* BEGIN ROWS *
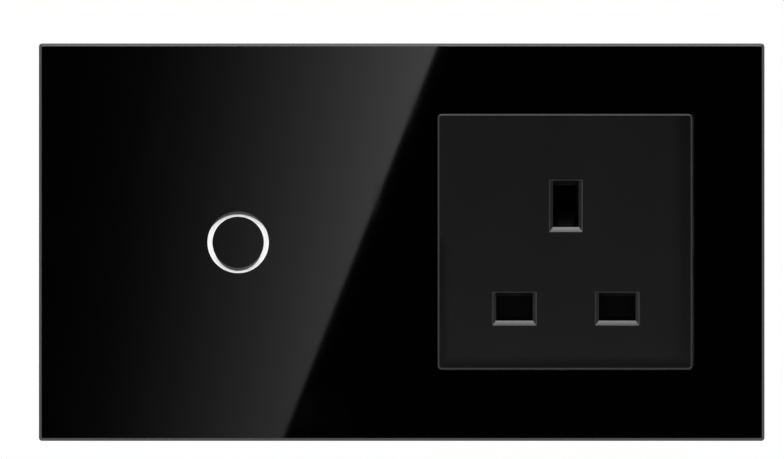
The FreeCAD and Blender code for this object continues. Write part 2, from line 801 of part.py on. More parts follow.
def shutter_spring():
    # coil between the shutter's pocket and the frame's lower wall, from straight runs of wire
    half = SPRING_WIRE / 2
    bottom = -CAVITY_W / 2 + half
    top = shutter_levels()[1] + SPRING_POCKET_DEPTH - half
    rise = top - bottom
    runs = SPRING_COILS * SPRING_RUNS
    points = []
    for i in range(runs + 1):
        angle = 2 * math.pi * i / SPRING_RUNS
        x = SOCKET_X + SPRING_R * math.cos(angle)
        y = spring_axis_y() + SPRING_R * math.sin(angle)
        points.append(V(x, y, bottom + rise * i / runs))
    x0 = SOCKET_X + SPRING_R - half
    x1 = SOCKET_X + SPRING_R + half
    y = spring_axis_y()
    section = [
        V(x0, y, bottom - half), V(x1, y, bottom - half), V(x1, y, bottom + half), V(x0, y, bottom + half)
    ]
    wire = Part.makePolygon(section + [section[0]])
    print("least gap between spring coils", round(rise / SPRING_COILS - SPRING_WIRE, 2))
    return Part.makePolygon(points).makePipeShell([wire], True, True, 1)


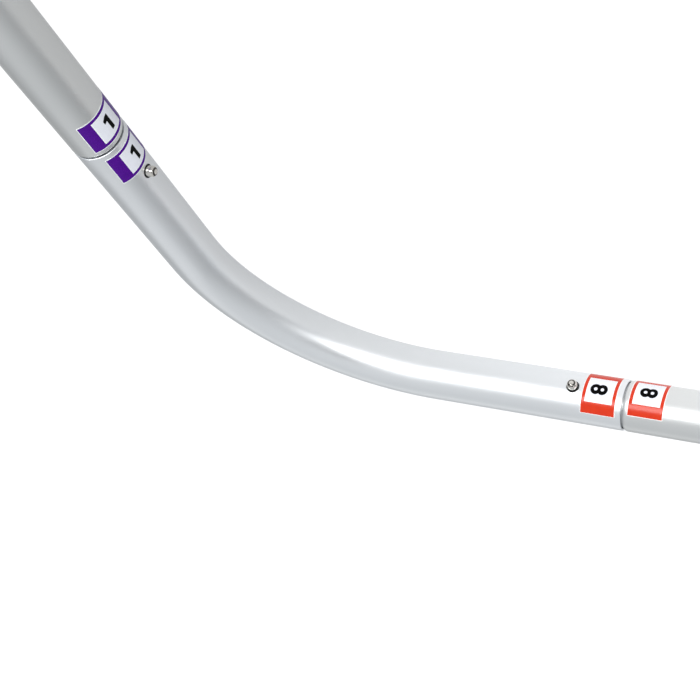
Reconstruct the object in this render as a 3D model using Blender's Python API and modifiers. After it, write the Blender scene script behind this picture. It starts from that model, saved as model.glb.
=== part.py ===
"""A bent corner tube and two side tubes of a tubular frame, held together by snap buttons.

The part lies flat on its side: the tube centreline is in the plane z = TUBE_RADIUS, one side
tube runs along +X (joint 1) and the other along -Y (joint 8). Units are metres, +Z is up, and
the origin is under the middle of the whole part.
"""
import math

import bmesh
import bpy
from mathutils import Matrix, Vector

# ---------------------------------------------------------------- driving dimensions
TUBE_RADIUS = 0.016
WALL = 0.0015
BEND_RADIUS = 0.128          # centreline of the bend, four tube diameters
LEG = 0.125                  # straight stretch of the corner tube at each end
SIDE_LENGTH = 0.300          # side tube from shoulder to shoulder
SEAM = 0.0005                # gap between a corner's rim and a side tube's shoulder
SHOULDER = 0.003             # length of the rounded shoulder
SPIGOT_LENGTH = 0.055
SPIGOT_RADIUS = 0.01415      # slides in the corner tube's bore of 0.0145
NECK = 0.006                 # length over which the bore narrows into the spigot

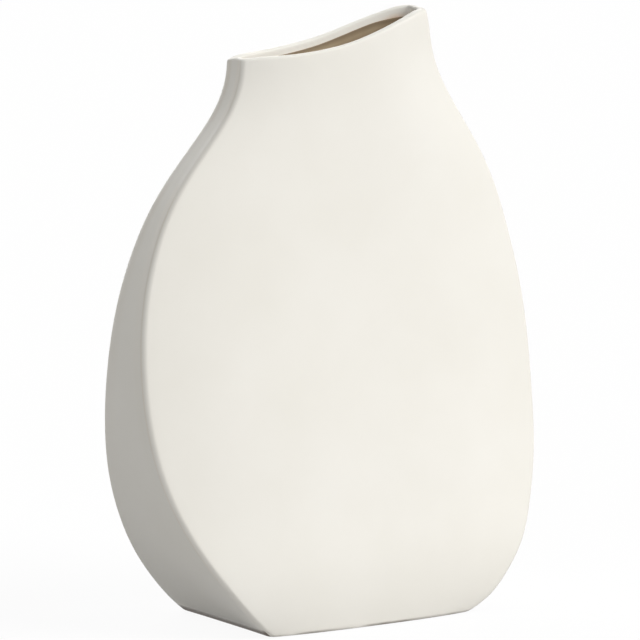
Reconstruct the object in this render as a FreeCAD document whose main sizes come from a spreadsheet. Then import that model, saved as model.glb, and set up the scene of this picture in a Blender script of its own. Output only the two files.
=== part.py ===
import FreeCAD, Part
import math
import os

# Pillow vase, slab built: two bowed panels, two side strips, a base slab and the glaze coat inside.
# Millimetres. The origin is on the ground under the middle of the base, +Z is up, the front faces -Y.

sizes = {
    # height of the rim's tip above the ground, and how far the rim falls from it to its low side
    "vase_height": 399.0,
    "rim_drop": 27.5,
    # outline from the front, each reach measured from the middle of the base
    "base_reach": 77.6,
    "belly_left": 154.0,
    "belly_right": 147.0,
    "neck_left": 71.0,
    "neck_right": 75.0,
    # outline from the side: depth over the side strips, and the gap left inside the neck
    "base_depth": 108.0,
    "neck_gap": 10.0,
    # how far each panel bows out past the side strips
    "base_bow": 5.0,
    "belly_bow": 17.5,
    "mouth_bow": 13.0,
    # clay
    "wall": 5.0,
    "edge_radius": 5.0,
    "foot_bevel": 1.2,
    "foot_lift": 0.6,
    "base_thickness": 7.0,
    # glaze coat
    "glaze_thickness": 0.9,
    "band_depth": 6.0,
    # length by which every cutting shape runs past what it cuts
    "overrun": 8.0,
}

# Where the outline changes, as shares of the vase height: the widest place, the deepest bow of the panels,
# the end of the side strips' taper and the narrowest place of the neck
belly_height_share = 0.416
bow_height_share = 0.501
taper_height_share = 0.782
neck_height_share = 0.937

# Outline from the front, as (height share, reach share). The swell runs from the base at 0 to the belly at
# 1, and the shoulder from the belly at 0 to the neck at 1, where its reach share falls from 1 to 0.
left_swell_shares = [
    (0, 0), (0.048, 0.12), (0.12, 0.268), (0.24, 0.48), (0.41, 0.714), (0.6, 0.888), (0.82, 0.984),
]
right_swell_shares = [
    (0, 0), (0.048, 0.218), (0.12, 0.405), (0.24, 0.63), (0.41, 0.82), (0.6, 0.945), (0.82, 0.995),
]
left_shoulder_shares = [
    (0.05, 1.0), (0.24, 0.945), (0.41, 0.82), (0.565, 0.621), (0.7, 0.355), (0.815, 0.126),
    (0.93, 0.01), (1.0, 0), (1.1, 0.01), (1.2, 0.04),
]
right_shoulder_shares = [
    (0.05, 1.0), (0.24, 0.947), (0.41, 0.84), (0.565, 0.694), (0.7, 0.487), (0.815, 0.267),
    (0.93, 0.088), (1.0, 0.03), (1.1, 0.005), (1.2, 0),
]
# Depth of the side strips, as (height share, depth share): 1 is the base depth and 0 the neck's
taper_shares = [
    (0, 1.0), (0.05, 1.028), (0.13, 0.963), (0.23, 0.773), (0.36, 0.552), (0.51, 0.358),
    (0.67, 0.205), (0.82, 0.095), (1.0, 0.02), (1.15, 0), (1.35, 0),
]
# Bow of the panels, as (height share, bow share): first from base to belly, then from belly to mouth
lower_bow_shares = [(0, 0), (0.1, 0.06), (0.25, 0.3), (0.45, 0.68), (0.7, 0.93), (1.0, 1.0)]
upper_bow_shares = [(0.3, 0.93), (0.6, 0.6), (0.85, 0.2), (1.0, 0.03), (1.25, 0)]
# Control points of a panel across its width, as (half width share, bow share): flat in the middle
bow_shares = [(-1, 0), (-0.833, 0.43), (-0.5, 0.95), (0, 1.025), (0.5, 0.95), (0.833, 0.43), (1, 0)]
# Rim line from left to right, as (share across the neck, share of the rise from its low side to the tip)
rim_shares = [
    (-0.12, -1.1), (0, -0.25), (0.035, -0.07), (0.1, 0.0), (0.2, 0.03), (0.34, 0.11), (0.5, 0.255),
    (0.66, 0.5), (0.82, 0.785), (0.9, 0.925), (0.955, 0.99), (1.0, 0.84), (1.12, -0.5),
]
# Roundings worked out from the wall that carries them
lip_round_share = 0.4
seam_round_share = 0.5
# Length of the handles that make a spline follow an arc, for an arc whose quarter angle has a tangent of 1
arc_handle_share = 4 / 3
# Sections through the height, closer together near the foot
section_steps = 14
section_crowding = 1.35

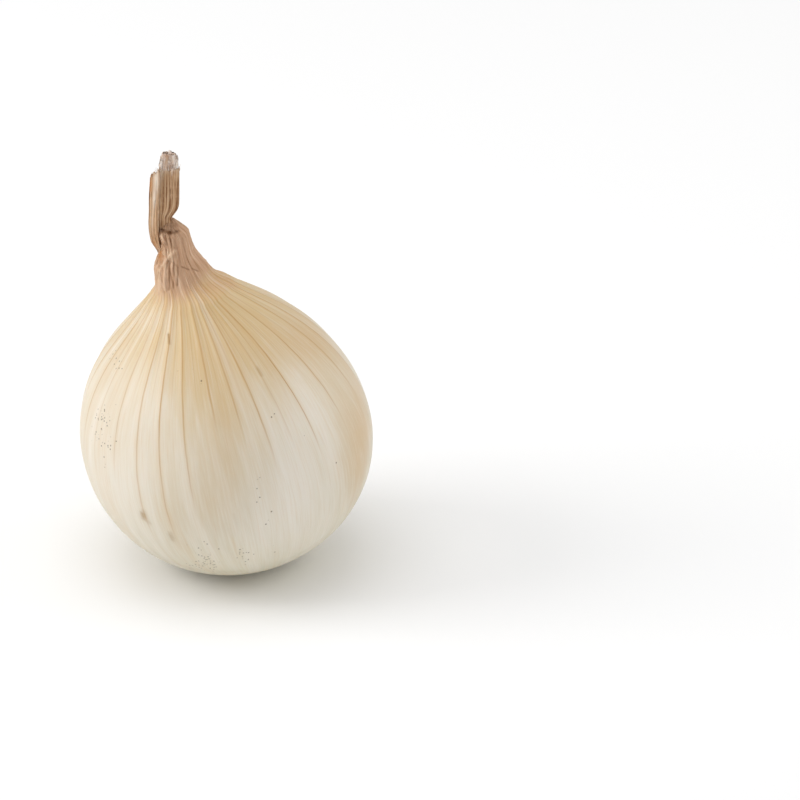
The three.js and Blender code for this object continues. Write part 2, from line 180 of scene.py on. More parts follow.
* END ROWS *
WHAT TO WORK ON
Exactly as they stand, please print the lines from the first line of the records above down to the line that includes "True, True, 1)", both of those included and no others.

THE COMPLETED TASK
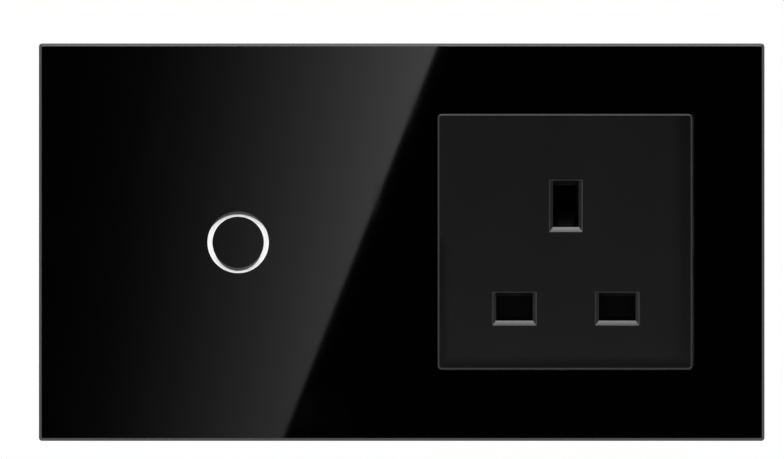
The FreeCAD and Blender code for this object continues. Write part 2, from line 801 of part.py on. More parts follow.
def shutter_spring():
    # coil between the shutter's pocket and the frame's lower wall, from straight runs of wire
    half = SPRING_WIRE / 2
    bottom = -CAVITY_W / 2 + half
    top = shutter_levels()[1] + SPRING_POCKET_DEPTH - half
    rise = top - bottom
    runs = SPRING_COILS * SPRING_RUNS
    points = []
    for i in range(runs + 1):
        angle = 2 * math.pi * i / SPRING_RUNS
        x = SOCKET_X + SPRING_R * math.cos(angle)
        y = spring_axis_y() + SPRING_R * math.sin(angle)
        points.append(V(x, y, bottom + rise * i / runs))
    x0 = SOCKET_X + SPRING_R - half
    x1 = SOCKET_X + SPRING_R + half
    y = spring_axis_y()
    section = [
        V(x0, y, bottom - half), V(x1, y, bottom - half), V(x1, y, bottom + half), V(x0, y, bottom + half)
    ]
    wire = Part.makePolygon(section + [section[0]])
    print("least gap between spring coils", round(rise / SPRING_COILS - SPRING_WIRE, 2))
    return Part.makePolygon(points).makePipeShell([wire], True, True, 1)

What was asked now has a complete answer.